### WRITTEN PROBLEM
Copy every line that contains the string "bending" from the entries below.

### AVAILABLE RECORDS
※
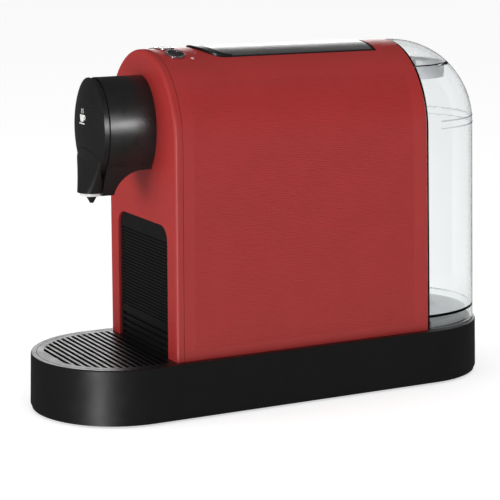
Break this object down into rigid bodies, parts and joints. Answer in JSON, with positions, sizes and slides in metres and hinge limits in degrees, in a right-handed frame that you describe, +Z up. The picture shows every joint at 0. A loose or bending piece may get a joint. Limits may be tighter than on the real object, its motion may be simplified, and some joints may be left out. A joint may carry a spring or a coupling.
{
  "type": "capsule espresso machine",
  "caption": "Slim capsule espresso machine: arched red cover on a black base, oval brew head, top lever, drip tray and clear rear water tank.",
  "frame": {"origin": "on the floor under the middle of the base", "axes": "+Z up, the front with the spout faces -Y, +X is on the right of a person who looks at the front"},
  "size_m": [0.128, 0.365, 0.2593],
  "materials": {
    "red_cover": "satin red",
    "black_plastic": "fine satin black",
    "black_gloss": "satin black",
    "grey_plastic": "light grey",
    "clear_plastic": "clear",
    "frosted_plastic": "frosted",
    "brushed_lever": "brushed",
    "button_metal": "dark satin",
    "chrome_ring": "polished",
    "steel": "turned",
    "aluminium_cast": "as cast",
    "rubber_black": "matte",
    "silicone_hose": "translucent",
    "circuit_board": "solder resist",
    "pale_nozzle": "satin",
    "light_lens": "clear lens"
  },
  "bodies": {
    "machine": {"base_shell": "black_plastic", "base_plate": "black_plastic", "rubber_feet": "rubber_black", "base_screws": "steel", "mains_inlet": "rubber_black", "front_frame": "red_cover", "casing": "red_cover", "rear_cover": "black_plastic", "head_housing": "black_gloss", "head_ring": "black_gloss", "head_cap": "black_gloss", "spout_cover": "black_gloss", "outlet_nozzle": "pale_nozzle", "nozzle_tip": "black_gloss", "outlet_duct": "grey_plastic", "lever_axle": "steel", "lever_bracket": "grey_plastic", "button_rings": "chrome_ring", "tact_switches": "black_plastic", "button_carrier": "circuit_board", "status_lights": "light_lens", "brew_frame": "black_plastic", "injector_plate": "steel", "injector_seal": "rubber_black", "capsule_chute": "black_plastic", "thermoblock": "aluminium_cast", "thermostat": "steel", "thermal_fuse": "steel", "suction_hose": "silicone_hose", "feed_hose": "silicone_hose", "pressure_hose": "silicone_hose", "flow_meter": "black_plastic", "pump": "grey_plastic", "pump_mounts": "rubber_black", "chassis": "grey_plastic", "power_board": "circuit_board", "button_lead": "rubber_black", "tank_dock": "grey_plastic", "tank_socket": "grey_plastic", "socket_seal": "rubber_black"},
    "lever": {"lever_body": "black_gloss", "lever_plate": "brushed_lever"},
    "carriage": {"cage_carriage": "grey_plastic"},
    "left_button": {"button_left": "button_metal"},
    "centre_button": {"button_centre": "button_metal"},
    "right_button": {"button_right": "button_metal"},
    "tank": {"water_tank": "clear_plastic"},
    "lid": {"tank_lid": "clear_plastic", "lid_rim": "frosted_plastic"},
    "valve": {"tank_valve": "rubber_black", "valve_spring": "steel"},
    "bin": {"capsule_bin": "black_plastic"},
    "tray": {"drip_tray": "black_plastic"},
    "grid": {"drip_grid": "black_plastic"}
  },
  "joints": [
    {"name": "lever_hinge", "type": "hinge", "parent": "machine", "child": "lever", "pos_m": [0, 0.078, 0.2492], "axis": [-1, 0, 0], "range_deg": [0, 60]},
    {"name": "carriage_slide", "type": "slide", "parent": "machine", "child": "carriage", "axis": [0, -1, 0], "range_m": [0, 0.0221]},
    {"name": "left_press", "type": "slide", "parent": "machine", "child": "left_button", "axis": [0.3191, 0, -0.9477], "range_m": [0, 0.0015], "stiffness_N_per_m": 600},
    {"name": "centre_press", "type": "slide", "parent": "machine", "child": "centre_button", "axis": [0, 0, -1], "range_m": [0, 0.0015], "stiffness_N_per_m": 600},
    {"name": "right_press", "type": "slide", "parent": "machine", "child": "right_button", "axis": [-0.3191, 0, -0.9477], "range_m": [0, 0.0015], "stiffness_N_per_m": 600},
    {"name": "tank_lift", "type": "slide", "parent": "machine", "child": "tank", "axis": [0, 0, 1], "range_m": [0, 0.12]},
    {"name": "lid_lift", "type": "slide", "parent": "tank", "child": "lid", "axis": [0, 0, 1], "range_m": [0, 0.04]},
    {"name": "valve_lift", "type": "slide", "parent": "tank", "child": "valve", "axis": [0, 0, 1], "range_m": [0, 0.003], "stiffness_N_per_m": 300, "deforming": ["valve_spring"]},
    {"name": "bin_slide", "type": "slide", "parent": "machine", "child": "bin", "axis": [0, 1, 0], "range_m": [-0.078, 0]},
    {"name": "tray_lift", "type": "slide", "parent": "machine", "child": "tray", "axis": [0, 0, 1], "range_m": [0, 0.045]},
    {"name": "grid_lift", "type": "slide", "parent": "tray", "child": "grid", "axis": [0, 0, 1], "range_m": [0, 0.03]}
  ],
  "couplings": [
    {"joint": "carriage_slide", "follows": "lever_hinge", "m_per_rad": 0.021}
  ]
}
※
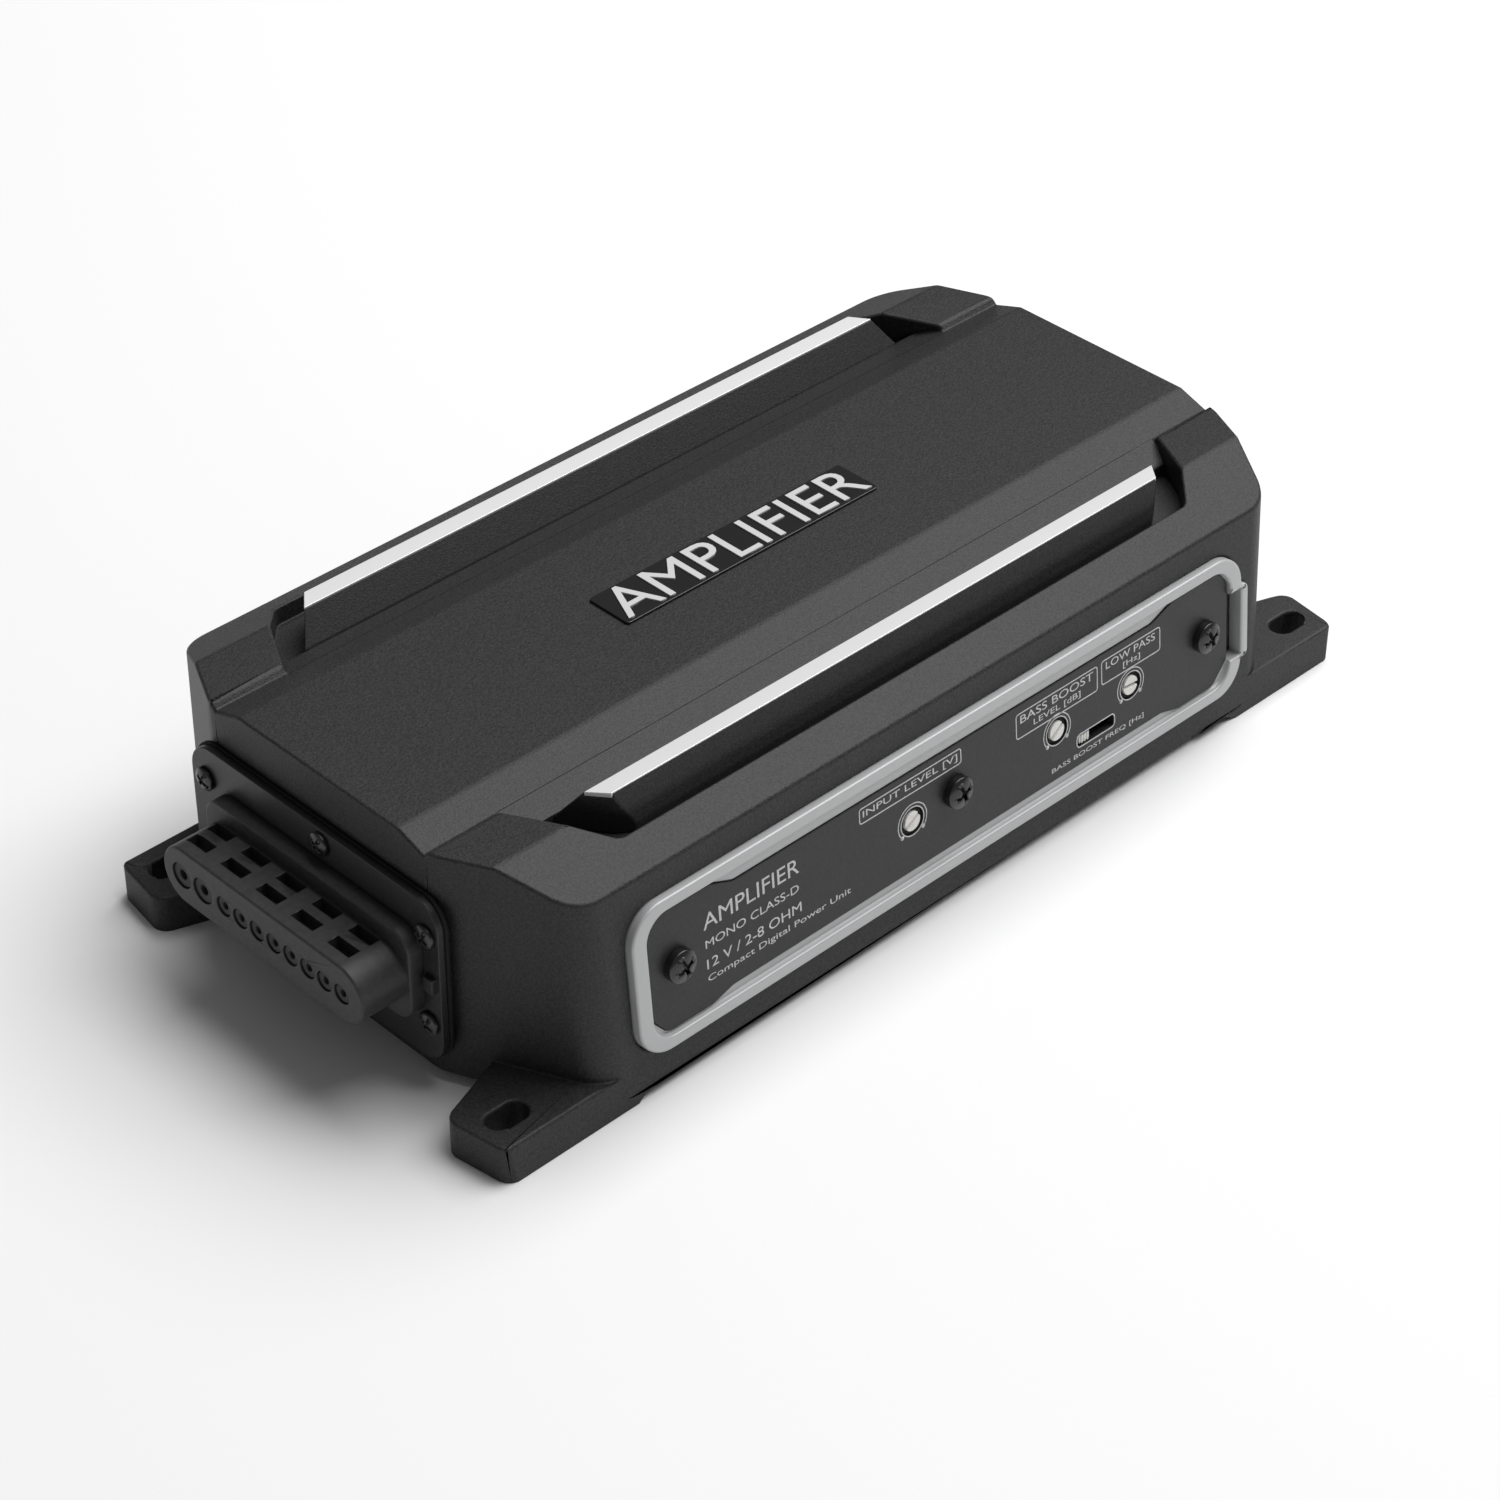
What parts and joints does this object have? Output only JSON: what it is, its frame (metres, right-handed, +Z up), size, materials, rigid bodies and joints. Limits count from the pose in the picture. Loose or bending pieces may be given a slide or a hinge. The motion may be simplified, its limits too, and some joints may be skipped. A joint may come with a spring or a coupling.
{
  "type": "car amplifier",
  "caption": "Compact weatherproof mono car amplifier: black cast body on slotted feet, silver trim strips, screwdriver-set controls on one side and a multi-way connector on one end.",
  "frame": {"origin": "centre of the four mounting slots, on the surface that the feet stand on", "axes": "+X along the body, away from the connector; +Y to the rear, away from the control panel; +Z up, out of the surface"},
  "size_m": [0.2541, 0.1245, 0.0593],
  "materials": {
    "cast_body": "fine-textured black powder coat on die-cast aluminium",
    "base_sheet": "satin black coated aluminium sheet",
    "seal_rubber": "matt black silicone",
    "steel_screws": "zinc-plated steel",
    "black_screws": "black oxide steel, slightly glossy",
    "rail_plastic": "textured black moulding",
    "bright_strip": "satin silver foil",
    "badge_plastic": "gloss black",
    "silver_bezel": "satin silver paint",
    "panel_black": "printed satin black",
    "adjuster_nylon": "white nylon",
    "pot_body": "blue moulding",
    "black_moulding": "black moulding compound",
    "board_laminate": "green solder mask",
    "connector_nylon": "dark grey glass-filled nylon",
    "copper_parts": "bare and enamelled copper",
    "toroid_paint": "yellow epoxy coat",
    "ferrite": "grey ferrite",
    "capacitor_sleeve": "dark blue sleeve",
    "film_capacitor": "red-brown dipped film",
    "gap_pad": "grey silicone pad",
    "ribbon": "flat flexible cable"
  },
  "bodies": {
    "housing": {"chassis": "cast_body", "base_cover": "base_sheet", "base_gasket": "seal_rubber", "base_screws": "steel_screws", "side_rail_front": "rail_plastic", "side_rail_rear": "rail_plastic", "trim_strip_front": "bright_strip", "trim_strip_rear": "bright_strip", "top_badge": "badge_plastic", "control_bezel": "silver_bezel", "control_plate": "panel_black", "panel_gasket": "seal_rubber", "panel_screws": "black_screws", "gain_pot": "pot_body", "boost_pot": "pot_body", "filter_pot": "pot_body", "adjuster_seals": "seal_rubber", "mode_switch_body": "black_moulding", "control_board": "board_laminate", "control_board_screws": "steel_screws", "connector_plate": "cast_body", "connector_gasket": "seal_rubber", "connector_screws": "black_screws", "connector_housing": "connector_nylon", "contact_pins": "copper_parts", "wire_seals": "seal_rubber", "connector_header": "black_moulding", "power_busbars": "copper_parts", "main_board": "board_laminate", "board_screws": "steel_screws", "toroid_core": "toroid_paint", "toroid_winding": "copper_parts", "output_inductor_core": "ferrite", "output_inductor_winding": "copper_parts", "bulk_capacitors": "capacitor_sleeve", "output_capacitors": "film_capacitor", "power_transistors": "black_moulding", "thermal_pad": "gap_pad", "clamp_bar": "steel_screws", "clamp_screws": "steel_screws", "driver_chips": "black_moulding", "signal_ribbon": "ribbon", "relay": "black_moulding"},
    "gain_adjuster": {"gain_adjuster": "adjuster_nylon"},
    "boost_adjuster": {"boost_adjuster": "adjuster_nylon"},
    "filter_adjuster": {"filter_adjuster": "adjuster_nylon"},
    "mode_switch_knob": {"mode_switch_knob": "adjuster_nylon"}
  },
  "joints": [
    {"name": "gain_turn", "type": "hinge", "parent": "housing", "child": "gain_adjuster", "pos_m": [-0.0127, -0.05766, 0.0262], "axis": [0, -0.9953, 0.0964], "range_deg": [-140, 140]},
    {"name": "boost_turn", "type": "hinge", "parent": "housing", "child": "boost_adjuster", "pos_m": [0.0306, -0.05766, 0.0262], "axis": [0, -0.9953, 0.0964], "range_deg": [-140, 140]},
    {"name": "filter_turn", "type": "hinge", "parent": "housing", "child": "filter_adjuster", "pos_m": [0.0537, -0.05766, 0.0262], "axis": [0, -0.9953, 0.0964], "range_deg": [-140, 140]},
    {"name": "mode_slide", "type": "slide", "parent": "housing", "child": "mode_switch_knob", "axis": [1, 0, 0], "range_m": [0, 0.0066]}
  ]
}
※
### RESPONSE TO THIS EXERCISE
Break this object down into rigid bodies, parts and joints. Answer in JSON, with positions, sizes and slides in metres and hinge limits in degrees, in a right-handed frame that you describe, +Z up. The picture shows every joint at 0. A loose or bending piece may get a joint. Limits may be tighter than on the real object, its motion may be simplified, and some joints may be left out. A joint may carry a spring or a coupling.
What parts and joints does this object have? Output only JSON: what it is, its frame (metres, right-handed, +Z up), size, materials, rigid bodies and joints. Limits count from the pose in the picture. Loose or bending pieces may be given a slide or a hinge. The motion may be simplified, its limits too, and some joints may be skipped. A joint may come with a spring or a coupling.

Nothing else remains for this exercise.